Furthermore, Kober has a rueful humor to her. In AKtoELB19451230, after a 3-page litany of questions re: her transcriptions of the Pylos tablets, she writes “I could keep this up all night, but I’ll spare you.” In an earlier letter, dated January 14 of the same year, she deadpans “It’s harder to get articles published in Europe during the war than it was to get military secrets…”
The Mystery Letters
This project has been a good review and expansion of skills I picked up at a previous archiving position. It also involved detective skills I’ve enjoyed putting to use. There were for instance two misdated letters at the end of the collection; one from Kober to Bennett dated December 5, 1950, and another from Bennett to Kober, undated save assignation to 1950.

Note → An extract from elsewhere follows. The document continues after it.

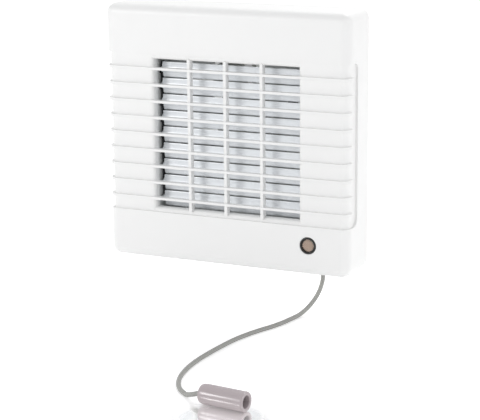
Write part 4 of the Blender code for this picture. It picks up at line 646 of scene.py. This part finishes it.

In the case of the former, the date was obviously incorrect, for Kober died in May of that year. The problem sprang from the fact that (1) Kober simply dated the postcard as “Tuesday,” and (2) the post office stamp indicating the date of receipt was incomplete, leaving out the year. The post office worker must have noticed this and assumed he didn’t stamp hard enough, for there is a second stamp over the first with exactly the same problem, leaving a palimpsest. Examining it up close, I found that there is a faint “1” between the “DEC” and the “5.” This indicates Kober’s local post office in Brooklyn received her postcard on December 15th. I checked the calendars for the years of the Kober-Bennett correspondence, and only in one of them – 1948 – did December 15th fall on a Wednesday, the day after which Kober dates her postcard. Furthermore, the text of the card squarely places it in this year, for it was in the winter of 1948 and 1949 that Kober and Bennett travelled back and forth between New York and New Haven to examine each other’s material, and this postcard contains Kober’s instructions to Bennett for using the subway to get from Penn Station to her office at Brooklyn College. I appropriately renamed it AKtoELB19481214, and you can find it in the collection under that title.

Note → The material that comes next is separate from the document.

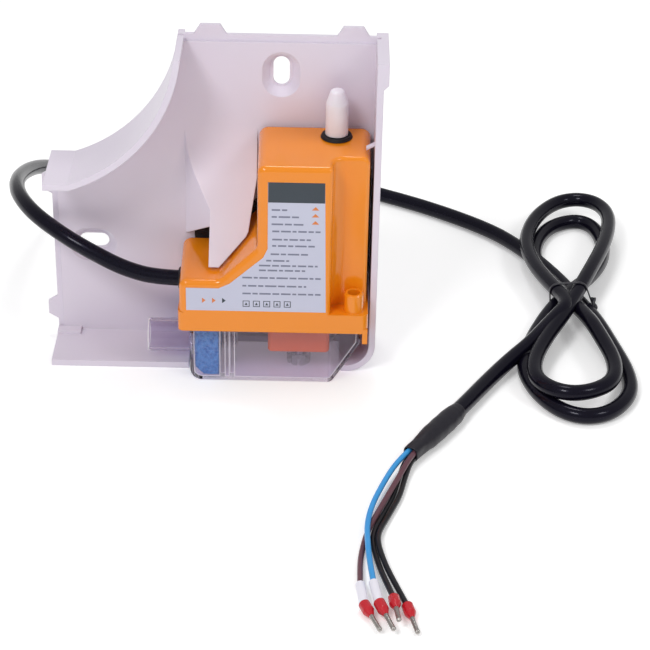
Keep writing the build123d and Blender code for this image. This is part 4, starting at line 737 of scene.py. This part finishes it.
hidden_metals = {
    "zinc_plated_steel": (
        ("#b9bcc0", "#cfd1d4", 0.35, 500.0, 1.0), ("steel_yoke", "housing_screws", "board_screws")),
    "enamelled_copper": (("#8c3f1c", "#c06a34", 0.3, 1600.0, 0.05), ("coil_winding",)),
    "stainless_steel": (
        ("#a9abae", "#c4c6c9", 0.25, 700.0, 12.0),
        ("suction_tube", "pump_tube", "pump_piston", "lower_spring", "upper_spring")),
    "nickel_magnet": (("#c2c0ba", "#d6d4ce", 0.2, 300.0, 1.0), ("float_magnet",)),
    "aluminium_can": (("#9aa0a8", "#b4bac1", 0.3, 600.0, 8.0), ("smoothing_capacitor",)),
}
for finish_name, (settings, node_names) in hidden_metals.items():
    finish = metal(finish_name, *settings)
    for node_name in node_names:
        give(nodes[node_name], finish)
hidden_plastics = {
    "black_acetal": (("#141317", "#1d1c21", 0.4, 600.0, 0.00005), ("inlet_fitting", "outlet_fitting")),
    "natural_nylon": (("#e4decb", "#efe9d8", 0.45, 500.0, 0.00005), ("coil_bobbin",)),
    "white_acetal": (("#e9e8e6", "#f2f1ef", 0.35, 500.0, 0.00005), ("outlet_barb",)),
    "silicone_hose": (("#d9d6d2", "#e6e3df", 0.35, 400.0, 0.00005), ("discharge_hose",)),
    "green_solder_mask": (("#0f5a34", "#1a6f43", 0.3, 900.0, 0.00003), ("circuit_board",)),
    "green_terminal_pa": (("#2d8a4a", "#36964f", 0.4, 600.0, 0.00005), ("terminal_block",)),
    "yellow_film_case": (("#c9a227", "#d7b038", 0.35, 500.0, 0.00005), ("film_capacitor",)),
    "fuse_enamel": (("#8f9296", "#a3a6aa", 0.4, 500.0, 0.00005), ("thermal_fuse",)),
    "black_epoxy": (("#121214", "#1c1c1f", 0.5, 900.0, 0.00005), ("hall_sensor",)),
    "marker_vinyl": (("#e4e2ee", "#eeecf5", 0.4, 900.0, 0.00004), ("marker_sleeves",)),
}
for finish_name, (settings, node_names) in hidden_plastics.items():
    finish, tree, shader = moulded(finish_name, *settings)
    for node_name in node_names:
        give(nodes[node_name], finish)
# the strainer hangs in the tank and is smoky clear polypropylene, hard to see against the tank
smoky_pp, tree, shader = moulded("smoky_polypropylene", "#a99dae", "#b6aaba", 0.3, 700.0, 0.00004)
shader.inputs["Alpha"].default_value = 0.16
give(nodes["suction_strainer"], smoky_pp)

# each coil spring, which sits on the yoke's fitting at one end and on the piston at the other, gets a
# merged copy with its place baked into its mesh, in place of its CAD node
for spring_name, still_end in (("lower_spring", 0), ("upper_spring", 1)):
    coil = merged_copy(spring_name, spring_name + "_coil", 0.005)
    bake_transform(coil)
    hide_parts(spring_name)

Regarding our other mystery letter without a date, internal clues hint at the time of its writing. In this letter (now titled ELBtoAK19490214), Bennett mentions that his three children have come down with illness, and that he plans to come down to New York “Thursday or Saturday of next week, the 24th or 26th.” This gave some context for me to go off from. Kober, in her February 16, 1949 letter, expresses her hope that Bennett’s children recover. Also, in February of 1949 the 24th and 26th of the month fell on a Thursday and a Saturday, respectively. This gives us the terminus ante quem. To further narrow down the date, in her February 12th letter Kober took Bennett to task for a bad numbering method, which he leads off his mystery date letter with a response to. There’s thus a four-day period in which Bennett could have written this letter. He likely wrote it Monday the 14th or Tuesday the 15th, given the usual time between their correspondence.
The Briefest Conclusion
In toto, this project has been an excellent experience. I am proud to have contributed to the open access publication of this correspondence. It provides a crucial glimpse into the scholarly ground-pounding required to advance Linear B to the point it could be deciphered.